В редакторских делах Н. С. была не слишком опытна. И почему-то искренне полагала, что идеальное состояние рукописи гарантирует ее незамедлительный успех в издательстве. Как показали последующие события, это было совсем не так. Со временем у моих визитов даже сложился свой ритуал. Вначале мы обменивались последними новостями: кто что видел, где были и вообще, что происходит «в этом городе»? Потом пили чай из чайника-термоса. И только после этого Н. С. доставала канцелярскую папку на завязках. Мы начинали перебирать статьи для сборника. А вместе с ними, точнее, поверх всех этих бумаг и правок шел нескончаемый поток воспоминаний о Таирове, о Коонен, о гастролях Камерного театра в Европе и Латинской Америке, о дебюте Фаины Георгиевны Раневской в «Патетической сонате», об уходе Николая Церетелли, о скандале с «Богатырями»… Не буду сейчас пересказывать. Обо всем этом Н. С. написала сама. Живо, увлекательно, энергично. У нее была собственная интонация неисправимой оптимистки, какой она продолжала оставаться и в свои восемьдесят. Всегда на подъеме, бодрая, громкая. По-королевски щедрая и прямодушная. При этом неизменно доброжелательная к своим бывшим коллегам по Камерному театру, и даже к тем из них, кто, как потом выяснилось, вел себя далеко не безупречно по отношению к Таирову и Алисе. Я понимал, что ее целью было не покарать виновных в закрытии театра, не отомстить мертвым и безгласным, но восстановить справедливость.

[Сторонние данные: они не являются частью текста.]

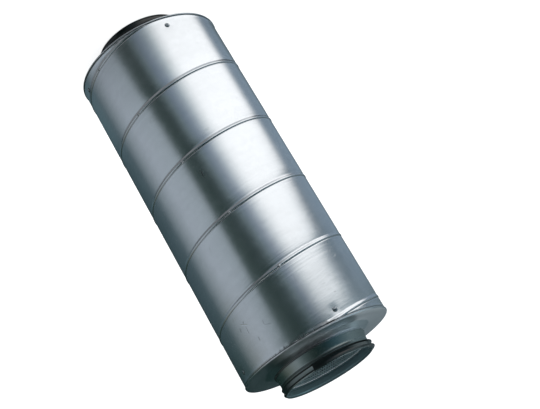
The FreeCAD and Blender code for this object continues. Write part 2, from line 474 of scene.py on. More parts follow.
spigot = {
    "sheet": 0.7 * mm,
    "section": [(81.25, -2), (81.25, 9), (79.25, 21), (79.25, 24.3), (79.75, 25.5), (79.25, 26.7),
                (79.25, 27.8), (78.45, 28.6), (78.45, 36.8), (79.45, 37.8), (79.45, 41)],
    "bends": [6 * mm, 6 * mm] + 7 * [0.6 * mm],
    # darker than the casing's sheet: partly a duller metal, partly painted shade that dims its reflection
    "colour": (0.36, 0.41, 0.40, 1),
    "extraRoughness": 0.02,
    "grain": (9, 9, 260),
    "inner": (79.2 * mm, (0.145, 0.235, 0.255, 1), 0.6),    # the inside, painted darker and duller as shade: radius, colour, how metallic
    "beadAt": 25.5 * mm,        # from the cap's face
    "beadWidth": (2.6 * mm, 1.2 * mm),          # painted shade along the bead, dimming its reflection: none and full
    "beadSide": (-140, -124),
    "beadShade": 0.7,
    "steps": 320,
}


def spigotBeadShade(finish, place, flat):
    away, angle, height = fromAxis(finish, place)
    middle = (ends["upper"][0] + ends["lower"][0]) / 2
    bead = (height - middle).size() - (ends["upper"][0] - middle + spigot["beadAt"])
    # painted shade on one side of the bead, over its reflection
    bead = bead.size().step(*spigot["beadWidth"]) * angle.over(spigot["beadSide"])
    return bead * spigot["beadShade"], 1.0, 0.0


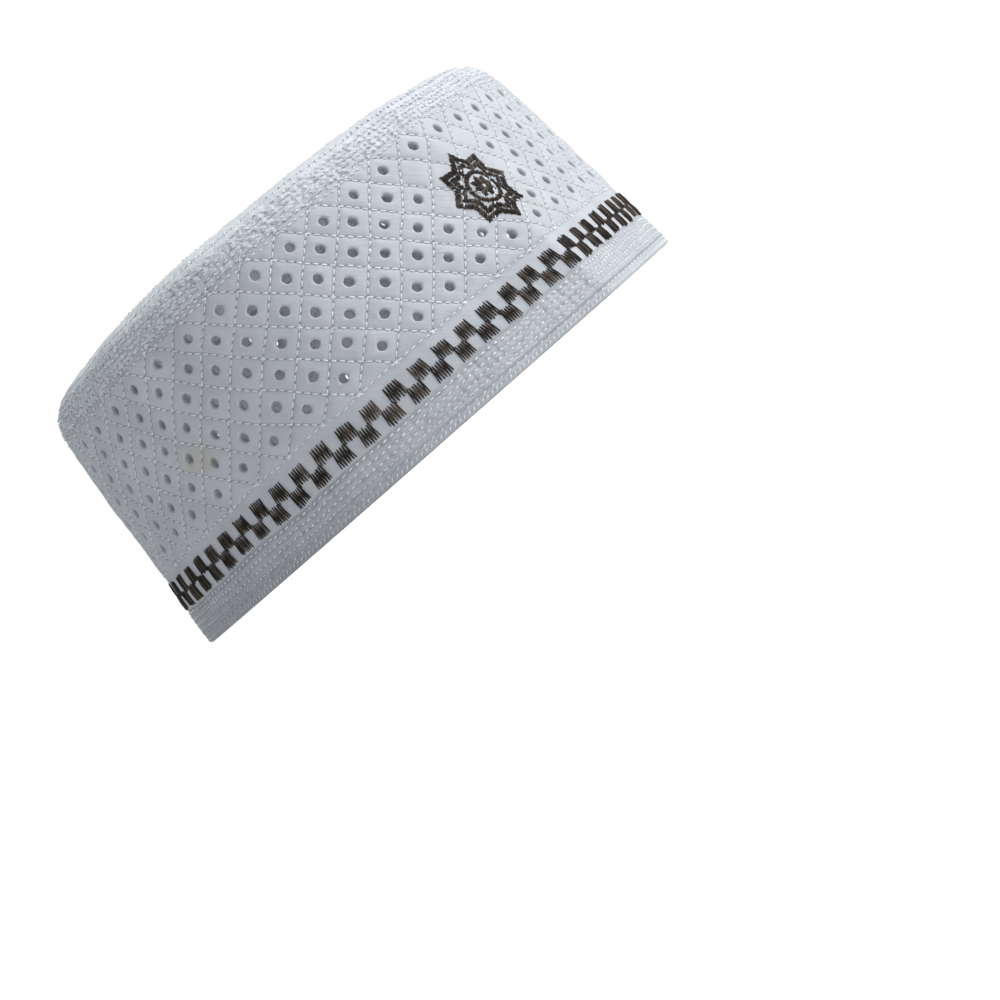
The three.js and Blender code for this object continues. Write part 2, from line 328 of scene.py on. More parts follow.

Н. С. была убеждена, что заслуги Таирова замалчиваются и принижаются, что вредоносная концепция «театра одной актрисы», придуманная недалекими поклонниками Алисы, была подхвачена врагами театра исключительно для дискредитации его основателя. Что в табели о рангах имя Таирова должно стоять где-то рядом со Станиславским и Мейерхольдом, в чем ему официальное советское театроведение упорно отказывает. И этот сборник воспоминаний должен был послужить, собственно, единственной цели — «восстановлению в правах». При этом, если всерьез вдуматься, на таировские права никто особенно и не покушался. Все полагающиеся церемонии соблюдались: какие-то книги выходили, диссертации защищались, свой уголок в экспозиции Бахрушинского музея у Камерного театра всегда был. А в 1985 году даже открыли мемориальную доску в фойе Театра Пушкина. Довольно вычурную, с нелепо-гигантским профилем Федры-Коонен и тщедушным, лысеньким Таировым, нервно прижимающим к подмышке карандаш.